REQUIREMENT ▸ Give the records back in full, exactly as they read.
==*==
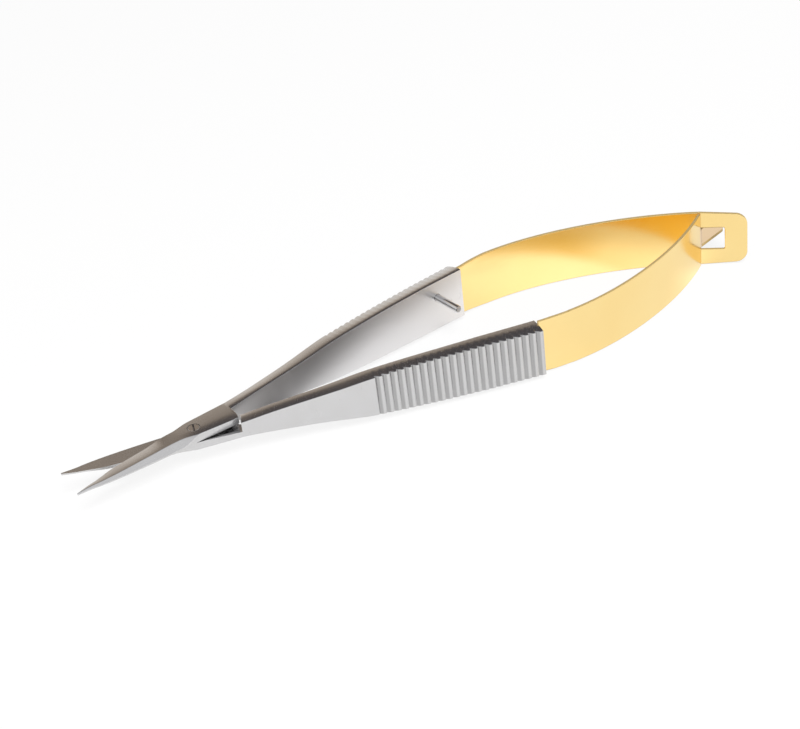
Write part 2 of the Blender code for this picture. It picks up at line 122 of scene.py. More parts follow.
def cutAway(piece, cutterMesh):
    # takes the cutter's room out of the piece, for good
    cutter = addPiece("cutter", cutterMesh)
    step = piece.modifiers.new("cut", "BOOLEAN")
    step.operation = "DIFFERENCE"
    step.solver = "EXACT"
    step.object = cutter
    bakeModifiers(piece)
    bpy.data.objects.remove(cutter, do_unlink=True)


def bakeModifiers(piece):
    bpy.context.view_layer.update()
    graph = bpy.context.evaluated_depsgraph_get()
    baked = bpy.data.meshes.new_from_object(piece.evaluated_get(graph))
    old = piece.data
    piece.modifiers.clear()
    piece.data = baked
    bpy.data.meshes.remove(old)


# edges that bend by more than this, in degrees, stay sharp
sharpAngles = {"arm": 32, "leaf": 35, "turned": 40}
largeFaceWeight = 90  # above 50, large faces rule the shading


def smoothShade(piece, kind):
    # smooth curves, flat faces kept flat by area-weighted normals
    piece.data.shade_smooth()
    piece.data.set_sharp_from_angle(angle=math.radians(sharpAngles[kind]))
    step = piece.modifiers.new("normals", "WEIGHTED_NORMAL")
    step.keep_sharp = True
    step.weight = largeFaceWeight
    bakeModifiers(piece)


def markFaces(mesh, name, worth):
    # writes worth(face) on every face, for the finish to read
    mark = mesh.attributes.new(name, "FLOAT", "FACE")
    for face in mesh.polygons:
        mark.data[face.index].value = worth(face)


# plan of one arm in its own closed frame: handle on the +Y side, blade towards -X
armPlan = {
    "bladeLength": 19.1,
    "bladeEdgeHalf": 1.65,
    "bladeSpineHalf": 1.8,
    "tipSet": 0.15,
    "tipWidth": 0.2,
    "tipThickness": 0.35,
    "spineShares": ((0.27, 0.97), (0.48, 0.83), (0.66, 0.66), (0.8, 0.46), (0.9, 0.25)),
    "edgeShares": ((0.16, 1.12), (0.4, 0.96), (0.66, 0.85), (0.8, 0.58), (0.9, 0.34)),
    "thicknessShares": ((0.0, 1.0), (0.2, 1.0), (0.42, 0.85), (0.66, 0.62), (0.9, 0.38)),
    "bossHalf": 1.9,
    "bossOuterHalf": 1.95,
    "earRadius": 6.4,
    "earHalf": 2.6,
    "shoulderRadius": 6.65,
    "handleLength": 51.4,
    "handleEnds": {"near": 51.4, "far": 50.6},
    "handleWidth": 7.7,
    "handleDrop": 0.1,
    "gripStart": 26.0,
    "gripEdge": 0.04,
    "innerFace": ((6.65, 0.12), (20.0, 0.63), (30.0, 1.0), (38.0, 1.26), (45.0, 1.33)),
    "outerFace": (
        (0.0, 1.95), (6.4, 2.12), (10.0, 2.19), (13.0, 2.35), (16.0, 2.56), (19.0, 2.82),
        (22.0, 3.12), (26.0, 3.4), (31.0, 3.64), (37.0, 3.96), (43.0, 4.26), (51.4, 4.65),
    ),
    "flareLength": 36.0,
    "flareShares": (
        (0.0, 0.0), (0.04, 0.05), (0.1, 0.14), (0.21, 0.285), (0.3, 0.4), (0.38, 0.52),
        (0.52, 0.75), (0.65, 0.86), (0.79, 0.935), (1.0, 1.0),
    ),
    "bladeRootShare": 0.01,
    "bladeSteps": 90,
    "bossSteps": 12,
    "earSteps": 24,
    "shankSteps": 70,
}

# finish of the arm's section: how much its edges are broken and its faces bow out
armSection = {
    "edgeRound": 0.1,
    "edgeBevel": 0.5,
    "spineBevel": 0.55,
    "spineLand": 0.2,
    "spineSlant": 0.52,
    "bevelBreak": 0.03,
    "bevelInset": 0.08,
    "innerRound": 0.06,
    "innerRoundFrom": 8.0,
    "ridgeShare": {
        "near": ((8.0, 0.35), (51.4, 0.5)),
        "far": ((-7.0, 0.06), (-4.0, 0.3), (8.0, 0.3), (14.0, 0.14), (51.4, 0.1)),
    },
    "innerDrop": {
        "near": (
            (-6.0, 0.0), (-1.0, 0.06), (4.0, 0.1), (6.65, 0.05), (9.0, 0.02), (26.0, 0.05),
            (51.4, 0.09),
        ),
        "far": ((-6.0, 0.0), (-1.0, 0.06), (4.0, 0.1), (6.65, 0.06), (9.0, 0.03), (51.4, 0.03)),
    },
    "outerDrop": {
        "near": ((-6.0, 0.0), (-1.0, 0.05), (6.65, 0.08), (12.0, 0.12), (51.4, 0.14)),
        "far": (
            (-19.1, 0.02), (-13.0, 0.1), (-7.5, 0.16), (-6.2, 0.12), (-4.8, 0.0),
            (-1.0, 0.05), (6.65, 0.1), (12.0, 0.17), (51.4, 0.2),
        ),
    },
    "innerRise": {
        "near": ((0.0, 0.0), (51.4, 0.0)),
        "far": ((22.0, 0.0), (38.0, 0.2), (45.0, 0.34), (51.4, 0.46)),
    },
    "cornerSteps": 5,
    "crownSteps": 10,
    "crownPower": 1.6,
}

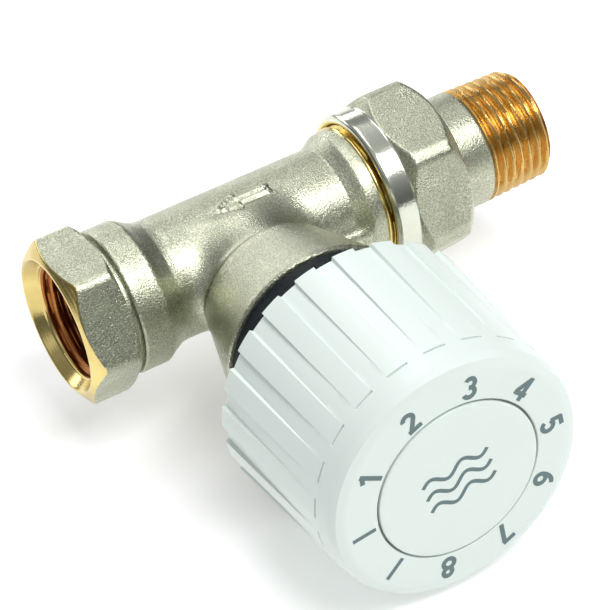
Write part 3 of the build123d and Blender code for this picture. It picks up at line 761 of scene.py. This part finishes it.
==*==
SOLUTION TO THIS EXERCISE ▸
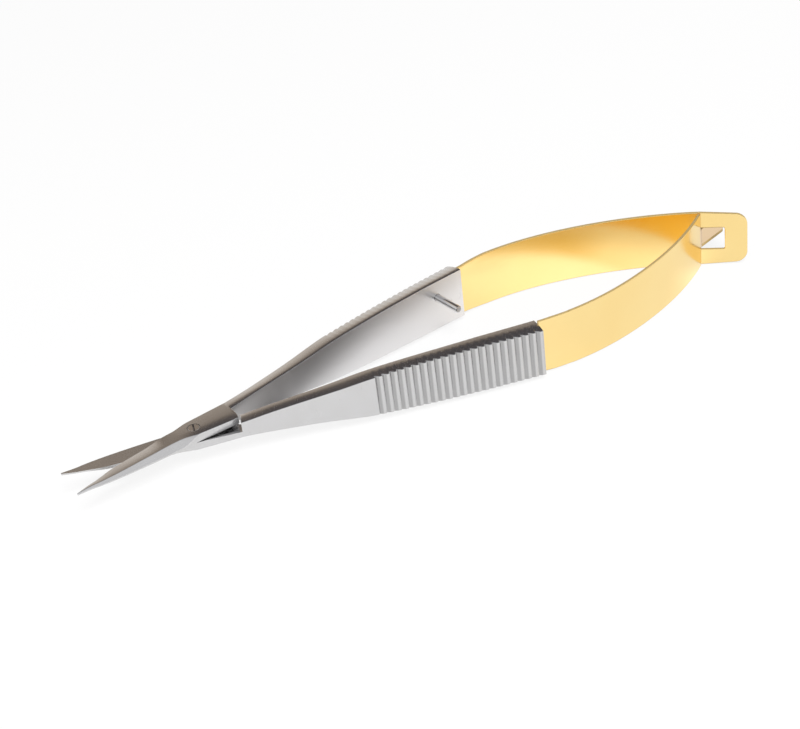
Write part 2 of the Blender code for this picture. It picks up at line 122 of scene.py. More parts follow.
def cutAway(piece, cutterMesh):
    # takes the cutter's room out of the piece, for good
    cutter = addPiece("cutter", cutterMesh)
    step = piece.modifiers.new("cut", "BOOLEAN")
    step.operation = "DIFFERENCE"
    step.solver = "EXACT"
    step.object = cutter
    bakeModifiers(piece)
    bpy.data.objects.remove(cutter, do_unlink=True)


def bakeModifiers(piece):
    bpy.context.view_layer.update()
    graph = bpy.context.evaluated_depsgraph_get()
    baked = bpy.data.meshes.new_from_object(piece.evaluated_get(graph))
    old = piece.data
    piece.modifiers.clear()
    piece.data = baked
    bpy.data.meshes.remove(old)


# edges that bend by more than this, in degrees, stay sharp
sharpAngles = {"arm": 32, "leaf": 35, "turned": 40}
largeFaceWeight = 90  # above 50, large faces rule the shading


def smoothShade(piece, kind):
    # smooth curves, flat faces kept flat by area-weighted normals
    piece.data.shade_smooth()
    piece.data.set_sharp_from_angle(angle=math.radians(sharpAngles[kind]))
    step = piece.modifiers.new("normals", "WEIGHTED_NORMAL")
    step.keep_sharp = True
    step.weight = largeFaceWeight
    bakeModifiers(piece)


def markFaces(mesh, name, worth):
    # writes worth(face) on every face, for the finish to read
    mark = mesh.attributes.new(name, "FLOAT", "FACE")
    for face in mesh.polygons:
        mark.data[face.index].value = worth(face)


# plan of one arm in its own closed frame: handle on the +Y side, blade towards -X
armPlan = {
    "bladeLength": 19.1,
    "bladeEdgeHalf": 1.65,
    "bladeSpineHalf": 1.8,
    "tipSet": 0.15,
    "tipWidth": 0.2,
    "tipThickness": 0.35,
    "spineShares": ((0.27, 0.97), (0.48, 0.83), (0.66, 0.66), (0.8, 0.46), (0.9, 0.25)),
    "edgeShares": ((0.16, 1.12), (0.4, 0.96), (0.66, 0.85), (0.8, 0.58), (0.9, 0.34)),
    "thicknessShares": ((0.0, 1.0), (0.2, 1.0), (0.42, 0.85), (0.66, 0.62), (0.9, 0.38)),
    "bossHalf": 1.9,
    "bossOuterHalf": 1.95,
    "earRadius": 6.4,
    "earHalf": 2.6,
    "shoulderRadius": 6.65,
    "handleLength": 51.4,
    "handleEnds": {"near": 51.4, "far": 50.6},
    "handleWidth": 7.7,
    "handleDrop": 0.1,
    "gripStart": 26.0,
    "gripEdge": 0.04,
    "innerFace": ((6.65, 0.12), (20.0, 0.63), (30.0, 1.0), (38.0, 1.26), (45.0, 1.33)),
    "outerFace": (
        (0.0, 1.95), (6.4, 2.12), (10.0, 2.19), (13.0, 2.35), (16.0, 2.56), (19.0, 2.82),
        (22.0, 3.12), (26.0, 3.4), (31.0, 3.64), (37.0, 3.96), (43.0, 4.26), (51.4, 4.65),
    ),
    "flareLength": 36.0,
    "flareShares": (
        (0.0, 0.0), (0.04, 0.05), (0.1, 0.14), (0.21, 0.285), (0.3, 0.4), (0.38, 0.52),
        (0.52, 0.75), (0.65, 0.86), (0.79, 0.935), (1.0, 1.0),
    ),
    "bladeRootShare": 0.01,
    "bladeSteps": 90,
    "bossSteps": 12,
    "earSteps": 24,
    "shankSteps": 70,
}

# finish of the arm's section: how much its edges are broken and its faces bow out
armSection = {
    "edgeRound": 0.1,
    "edgeBevel": 0.5,
    "spineBevel": 0.55,
    "spineLand": 0.2,
    "spineSlant": 0.52,
    "bevelBreak": 0.03,
    "bevelInset": 0.08,
    "innerRound": 0.06,
    "innerRoundFrom": 8.0,
    "ridgeShare": {
        "near": ((8.0, 0.35), (51.4, 0.5)),
        "far": ((-7.0, 0.06), (-4.0, 0.3), (8.0, 0.3), (14.0, 0.14), (51.4, 0.1)),
    },
    "innerDrop": {
        "near": (
            (-6.0, 0.0), (-1.0, 0.06), (4.0, 0.1), (6.65, 0.05), (9.0, 0.02), (26.0, 0.05),
            (51.4, 0.09),
        ),
        "far": ((-6.0, 0.0), (-1.0, 0.06), (4.0, 0.1), (6.65, 0.06), (9.0, 0.03), (51.4, 0.03)),
    },
    "outerDrop": {
        "near": ((-6.0, 0.0), (-1.0, 0.05), (6.65, 0.08), (12.0, 0.12), (51.4, 0.14)),
        "far": (
            (-19.1, 0.02), (-13.0, 0.1), (-7.5, 0.16), (-6.2, 0.12), (-4.8, 0.0),
            (-1.0, 0.05), (6.65, 0.1), (12.0, 0.17), (51.4, 0.2),
        ),
    },
    "innerRise": {
        "near": ((0.0, 0.0), (51.4, 0.0)),
        "far": ((22.0, 0.0), (38.0, 0.2), (45.0, 0.34), (51.4, 0.46)),
    },
    "cornerSteps": 5,
    "crownSteps": 10,
    "crownPower": 1.6,
}

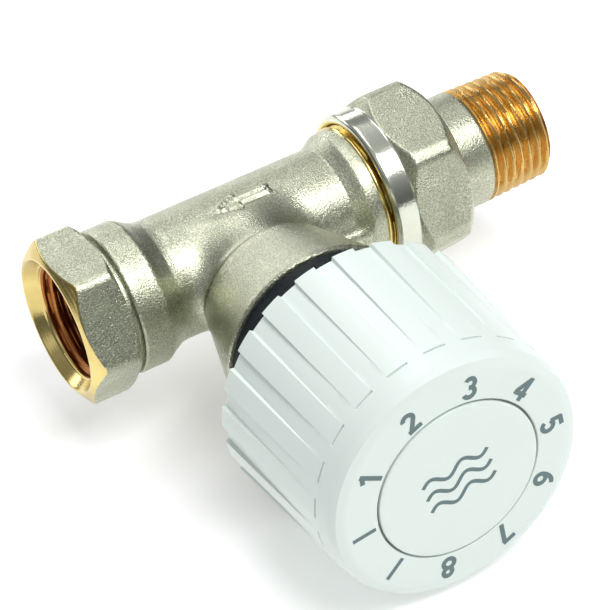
Write part 3 of the build123d and Blender code for this picture. It picks up at line 761 of scene.py. This part finishes it.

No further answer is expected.